● Objective:
Write out all lines holding the word "before".

● Information supplied:
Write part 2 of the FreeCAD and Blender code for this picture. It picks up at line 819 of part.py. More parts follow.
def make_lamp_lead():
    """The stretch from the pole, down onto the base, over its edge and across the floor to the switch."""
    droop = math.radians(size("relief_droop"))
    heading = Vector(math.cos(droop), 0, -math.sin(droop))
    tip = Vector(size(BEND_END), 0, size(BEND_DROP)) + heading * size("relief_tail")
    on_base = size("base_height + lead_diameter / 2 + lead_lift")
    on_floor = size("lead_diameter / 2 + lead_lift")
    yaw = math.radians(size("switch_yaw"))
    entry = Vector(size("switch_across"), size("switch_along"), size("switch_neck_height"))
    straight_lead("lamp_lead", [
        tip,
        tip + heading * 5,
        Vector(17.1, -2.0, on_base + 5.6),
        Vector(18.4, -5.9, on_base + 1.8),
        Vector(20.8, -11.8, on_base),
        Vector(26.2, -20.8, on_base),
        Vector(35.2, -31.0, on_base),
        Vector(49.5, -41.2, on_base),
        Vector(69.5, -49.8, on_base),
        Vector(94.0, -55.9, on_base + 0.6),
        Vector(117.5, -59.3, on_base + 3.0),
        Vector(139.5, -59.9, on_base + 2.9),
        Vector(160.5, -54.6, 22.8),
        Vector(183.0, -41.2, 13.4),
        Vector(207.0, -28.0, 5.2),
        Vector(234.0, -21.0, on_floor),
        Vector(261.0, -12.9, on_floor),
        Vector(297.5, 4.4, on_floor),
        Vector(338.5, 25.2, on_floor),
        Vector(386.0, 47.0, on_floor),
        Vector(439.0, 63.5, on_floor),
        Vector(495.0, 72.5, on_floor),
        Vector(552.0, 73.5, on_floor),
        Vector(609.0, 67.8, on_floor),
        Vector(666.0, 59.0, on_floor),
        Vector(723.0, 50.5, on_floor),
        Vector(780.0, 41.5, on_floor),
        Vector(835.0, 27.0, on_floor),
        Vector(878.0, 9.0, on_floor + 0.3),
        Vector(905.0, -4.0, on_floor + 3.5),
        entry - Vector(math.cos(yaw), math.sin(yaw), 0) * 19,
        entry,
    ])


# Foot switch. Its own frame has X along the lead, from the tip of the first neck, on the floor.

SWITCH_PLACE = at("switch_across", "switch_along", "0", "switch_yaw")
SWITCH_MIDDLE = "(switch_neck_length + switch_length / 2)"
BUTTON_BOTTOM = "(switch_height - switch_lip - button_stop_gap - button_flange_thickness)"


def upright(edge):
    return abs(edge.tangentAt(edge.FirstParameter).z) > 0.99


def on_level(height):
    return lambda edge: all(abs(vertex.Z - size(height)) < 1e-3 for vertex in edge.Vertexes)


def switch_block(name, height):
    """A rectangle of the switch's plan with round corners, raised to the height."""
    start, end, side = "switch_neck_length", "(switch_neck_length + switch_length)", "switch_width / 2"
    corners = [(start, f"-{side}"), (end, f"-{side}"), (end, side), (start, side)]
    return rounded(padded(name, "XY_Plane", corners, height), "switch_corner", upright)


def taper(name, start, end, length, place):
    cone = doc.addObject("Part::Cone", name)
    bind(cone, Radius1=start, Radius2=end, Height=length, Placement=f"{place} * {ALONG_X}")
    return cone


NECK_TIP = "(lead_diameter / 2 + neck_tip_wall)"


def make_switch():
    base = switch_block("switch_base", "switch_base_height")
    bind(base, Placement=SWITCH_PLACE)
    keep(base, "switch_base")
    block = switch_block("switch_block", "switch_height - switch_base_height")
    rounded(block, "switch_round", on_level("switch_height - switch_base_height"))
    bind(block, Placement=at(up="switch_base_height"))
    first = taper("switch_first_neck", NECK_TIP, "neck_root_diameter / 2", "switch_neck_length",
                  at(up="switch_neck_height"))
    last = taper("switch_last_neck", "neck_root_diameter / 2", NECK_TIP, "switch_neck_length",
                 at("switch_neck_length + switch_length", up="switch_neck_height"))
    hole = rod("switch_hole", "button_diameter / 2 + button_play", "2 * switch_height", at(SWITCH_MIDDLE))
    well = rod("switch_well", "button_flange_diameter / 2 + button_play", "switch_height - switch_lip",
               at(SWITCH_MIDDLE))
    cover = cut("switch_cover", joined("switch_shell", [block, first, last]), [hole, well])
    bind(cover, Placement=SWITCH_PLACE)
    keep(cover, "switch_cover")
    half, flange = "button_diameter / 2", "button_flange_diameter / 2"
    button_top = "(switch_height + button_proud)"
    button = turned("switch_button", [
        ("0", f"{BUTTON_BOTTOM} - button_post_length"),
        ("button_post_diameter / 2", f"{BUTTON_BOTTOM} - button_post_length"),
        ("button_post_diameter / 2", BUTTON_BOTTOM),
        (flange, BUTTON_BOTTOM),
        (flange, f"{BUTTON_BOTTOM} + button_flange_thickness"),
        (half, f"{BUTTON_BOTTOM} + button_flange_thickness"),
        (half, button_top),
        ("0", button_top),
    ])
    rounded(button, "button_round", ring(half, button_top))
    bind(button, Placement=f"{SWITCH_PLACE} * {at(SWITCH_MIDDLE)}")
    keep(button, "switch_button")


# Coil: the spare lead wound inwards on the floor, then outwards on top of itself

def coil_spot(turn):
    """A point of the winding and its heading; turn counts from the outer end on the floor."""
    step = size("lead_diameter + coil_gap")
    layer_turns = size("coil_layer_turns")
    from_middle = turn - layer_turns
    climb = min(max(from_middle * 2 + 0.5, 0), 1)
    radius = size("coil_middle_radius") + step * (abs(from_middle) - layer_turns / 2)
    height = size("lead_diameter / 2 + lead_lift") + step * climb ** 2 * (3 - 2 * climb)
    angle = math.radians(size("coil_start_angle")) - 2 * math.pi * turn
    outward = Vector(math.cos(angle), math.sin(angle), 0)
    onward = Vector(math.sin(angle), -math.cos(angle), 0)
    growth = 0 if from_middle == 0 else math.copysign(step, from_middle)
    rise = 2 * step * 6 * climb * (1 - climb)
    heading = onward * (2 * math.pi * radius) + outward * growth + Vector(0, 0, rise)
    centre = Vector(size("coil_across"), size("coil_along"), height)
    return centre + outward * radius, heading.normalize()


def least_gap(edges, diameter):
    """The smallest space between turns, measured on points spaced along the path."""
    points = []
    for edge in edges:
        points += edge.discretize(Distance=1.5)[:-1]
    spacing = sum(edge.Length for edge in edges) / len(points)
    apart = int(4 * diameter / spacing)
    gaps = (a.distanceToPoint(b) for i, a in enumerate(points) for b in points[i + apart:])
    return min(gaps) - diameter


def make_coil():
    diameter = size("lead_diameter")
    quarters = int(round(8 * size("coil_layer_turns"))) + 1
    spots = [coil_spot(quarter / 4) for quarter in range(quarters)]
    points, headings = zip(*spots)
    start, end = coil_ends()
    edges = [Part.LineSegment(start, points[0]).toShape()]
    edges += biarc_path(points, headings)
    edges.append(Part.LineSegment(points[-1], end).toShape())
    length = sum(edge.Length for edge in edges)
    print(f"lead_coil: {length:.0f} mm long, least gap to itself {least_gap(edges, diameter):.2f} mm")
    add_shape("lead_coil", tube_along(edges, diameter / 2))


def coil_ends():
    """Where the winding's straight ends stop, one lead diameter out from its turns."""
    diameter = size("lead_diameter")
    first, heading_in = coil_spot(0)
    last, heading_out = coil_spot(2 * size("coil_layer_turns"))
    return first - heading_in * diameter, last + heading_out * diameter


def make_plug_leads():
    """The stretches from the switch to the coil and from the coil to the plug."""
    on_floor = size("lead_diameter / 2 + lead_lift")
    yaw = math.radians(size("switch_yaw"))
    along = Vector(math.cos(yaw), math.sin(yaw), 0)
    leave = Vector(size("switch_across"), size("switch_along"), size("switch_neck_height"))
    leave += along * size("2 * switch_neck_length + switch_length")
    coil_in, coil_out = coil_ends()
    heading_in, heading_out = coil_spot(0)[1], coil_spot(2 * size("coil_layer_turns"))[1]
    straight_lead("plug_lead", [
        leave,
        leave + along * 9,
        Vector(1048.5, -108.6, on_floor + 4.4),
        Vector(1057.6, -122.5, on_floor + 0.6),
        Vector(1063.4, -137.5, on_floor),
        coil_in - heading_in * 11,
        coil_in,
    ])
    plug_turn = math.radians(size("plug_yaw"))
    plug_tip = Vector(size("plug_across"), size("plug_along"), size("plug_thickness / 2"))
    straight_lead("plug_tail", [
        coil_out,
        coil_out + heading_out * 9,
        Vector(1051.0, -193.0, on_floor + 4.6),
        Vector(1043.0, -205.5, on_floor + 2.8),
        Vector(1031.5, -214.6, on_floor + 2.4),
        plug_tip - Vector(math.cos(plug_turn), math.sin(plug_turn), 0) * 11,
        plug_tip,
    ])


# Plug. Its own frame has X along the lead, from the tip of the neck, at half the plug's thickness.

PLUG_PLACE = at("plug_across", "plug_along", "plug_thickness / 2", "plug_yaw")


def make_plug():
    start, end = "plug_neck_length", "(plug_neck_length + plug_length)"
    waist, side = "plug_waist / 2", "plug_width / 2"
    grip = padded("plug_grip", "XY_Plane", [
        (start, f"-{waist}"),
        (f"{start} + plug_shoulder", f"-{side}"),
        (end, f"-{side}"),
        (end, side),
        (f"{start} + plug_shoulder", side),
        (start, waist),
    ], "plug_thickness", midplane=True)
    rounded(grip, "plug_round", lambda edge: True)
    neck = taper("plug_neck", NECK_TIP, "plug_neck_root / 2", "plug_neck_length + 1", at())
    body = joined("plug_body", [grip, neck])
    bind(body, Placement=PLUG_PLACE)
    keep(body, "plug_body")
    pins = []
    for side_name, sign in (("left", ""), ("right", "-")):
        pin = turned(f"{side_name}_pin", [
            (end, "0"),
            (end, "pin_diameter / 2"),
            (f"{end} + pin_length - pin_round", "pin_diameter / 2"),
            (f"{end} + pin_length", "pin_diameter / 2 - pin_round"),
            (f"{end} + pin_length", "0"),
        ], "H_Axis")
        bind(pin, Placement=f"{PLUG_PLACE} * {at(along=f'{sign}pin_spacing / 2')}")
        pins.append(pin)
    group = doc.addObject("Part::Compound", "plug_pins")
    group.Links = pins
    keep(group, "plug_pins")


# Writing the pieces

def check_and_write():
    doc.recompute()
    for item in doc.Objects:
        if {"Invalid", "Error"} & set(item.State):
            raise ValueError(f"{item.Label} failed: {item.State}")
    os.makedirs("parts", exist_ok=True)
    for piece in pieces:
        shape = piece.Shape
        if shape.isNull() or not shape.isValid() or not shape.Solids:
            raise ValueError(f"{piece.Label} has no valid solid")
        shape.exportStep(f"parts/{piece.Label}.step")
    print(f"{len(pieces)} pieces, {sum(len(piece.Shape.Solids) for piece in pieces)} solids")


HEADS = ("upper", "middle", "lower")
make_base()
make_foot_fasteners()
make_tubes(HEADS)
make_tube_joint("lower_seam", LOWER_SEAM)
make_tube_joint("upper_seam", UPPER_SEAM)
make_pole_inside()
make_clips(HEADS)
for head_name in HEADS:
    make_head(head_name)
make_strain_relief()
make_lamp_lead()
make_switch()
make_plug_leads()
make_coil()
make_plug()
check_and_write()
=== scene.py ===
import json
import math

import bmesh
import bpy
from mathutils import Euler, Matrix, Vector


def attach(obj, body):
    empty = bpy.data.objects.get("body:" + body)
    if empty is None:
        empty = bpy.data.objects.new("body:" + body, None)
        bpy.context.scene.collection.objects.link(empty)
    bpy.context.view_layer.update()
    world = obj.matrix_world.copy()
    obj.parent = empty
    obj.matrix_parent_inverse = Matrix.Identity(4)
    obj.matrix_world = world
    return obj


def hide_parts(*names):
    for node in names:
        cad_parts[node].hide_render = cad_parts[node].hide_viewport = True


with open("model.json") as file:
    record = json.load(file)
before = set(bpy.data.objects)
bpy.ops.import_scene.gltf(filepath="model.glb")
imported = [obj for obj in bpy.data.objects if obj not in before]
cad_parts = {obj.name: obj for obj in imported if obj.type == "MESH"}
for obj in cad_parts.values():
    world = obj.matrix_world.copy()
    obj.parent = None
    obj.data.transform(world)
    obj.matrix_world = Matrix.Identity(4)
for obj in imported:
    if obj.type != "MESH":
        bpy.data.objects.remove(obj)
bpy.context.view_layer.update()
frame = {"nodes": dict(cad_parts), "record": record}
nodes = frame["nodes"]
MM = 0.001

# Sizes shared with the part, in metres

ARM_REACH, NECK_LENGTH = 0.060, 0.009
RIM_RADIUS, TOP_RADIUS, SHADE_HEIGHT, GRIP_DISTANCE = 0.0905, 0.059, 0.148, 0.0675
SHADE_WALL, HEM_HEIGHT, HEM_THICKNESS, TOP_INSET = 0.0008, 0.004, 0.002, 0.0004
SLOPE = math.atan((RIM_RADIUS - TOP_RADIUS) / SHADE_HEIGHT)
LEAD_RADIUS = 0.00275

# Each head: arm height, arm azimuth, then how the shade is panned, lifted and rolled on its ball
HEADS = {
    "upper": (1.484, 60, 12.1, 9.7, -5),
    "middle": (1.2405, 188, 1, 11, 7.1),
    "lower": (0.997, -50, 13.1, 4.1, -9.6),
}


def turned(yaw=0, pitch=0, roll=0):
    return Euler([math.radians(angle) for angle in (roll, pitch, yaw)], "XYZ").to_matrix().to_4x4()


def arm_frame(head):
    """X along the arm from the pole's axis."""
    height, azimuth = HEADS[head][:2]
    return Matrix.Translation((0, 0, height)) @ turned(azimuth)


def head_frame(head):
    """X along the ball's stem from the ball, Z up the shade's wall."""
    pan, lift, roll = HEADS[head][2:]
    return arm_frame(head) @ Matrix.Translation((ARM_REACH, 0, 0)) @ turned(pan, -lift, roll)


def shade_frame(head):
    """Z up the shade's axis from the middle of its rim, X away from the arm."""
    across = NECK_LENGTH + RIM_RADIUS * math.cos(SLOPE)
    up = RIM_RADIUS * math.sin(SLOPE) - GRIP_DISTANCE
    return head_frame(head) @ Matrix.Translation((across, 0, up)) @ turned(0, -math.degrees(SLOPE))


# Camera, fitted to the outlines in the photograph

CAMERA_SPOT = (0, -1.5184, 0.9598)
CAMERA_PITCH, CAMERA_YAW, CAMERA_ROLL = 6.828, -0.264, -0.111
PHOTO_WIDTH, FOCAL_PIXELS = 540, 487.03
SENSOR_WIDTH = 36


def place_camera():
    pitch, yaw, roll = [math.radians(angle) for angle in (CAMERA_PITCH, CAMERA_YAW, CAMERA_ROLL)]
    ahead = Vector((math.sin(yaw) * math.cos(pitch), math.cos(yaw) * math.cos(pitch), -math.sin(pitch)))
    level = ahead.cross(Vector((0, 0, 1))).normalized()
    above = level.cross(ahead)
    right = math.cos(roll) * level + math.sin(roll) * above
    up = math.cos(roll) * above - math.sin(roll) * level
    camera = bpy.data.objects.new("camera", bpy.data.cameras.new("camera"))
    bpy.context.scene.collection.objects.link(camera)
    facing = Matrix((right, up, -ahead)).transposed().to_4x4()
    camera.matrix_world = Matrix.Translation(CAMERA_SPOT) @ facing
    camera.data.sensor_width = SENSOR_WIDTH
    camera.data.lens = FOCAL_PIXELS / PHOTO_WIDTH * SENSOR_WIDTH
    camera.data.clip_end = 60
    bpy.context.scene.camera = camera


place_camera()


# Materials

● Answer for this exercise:
before = set(bpy.data.objects)
imported = [obj for obj in bpy.data.objects if obj not in before]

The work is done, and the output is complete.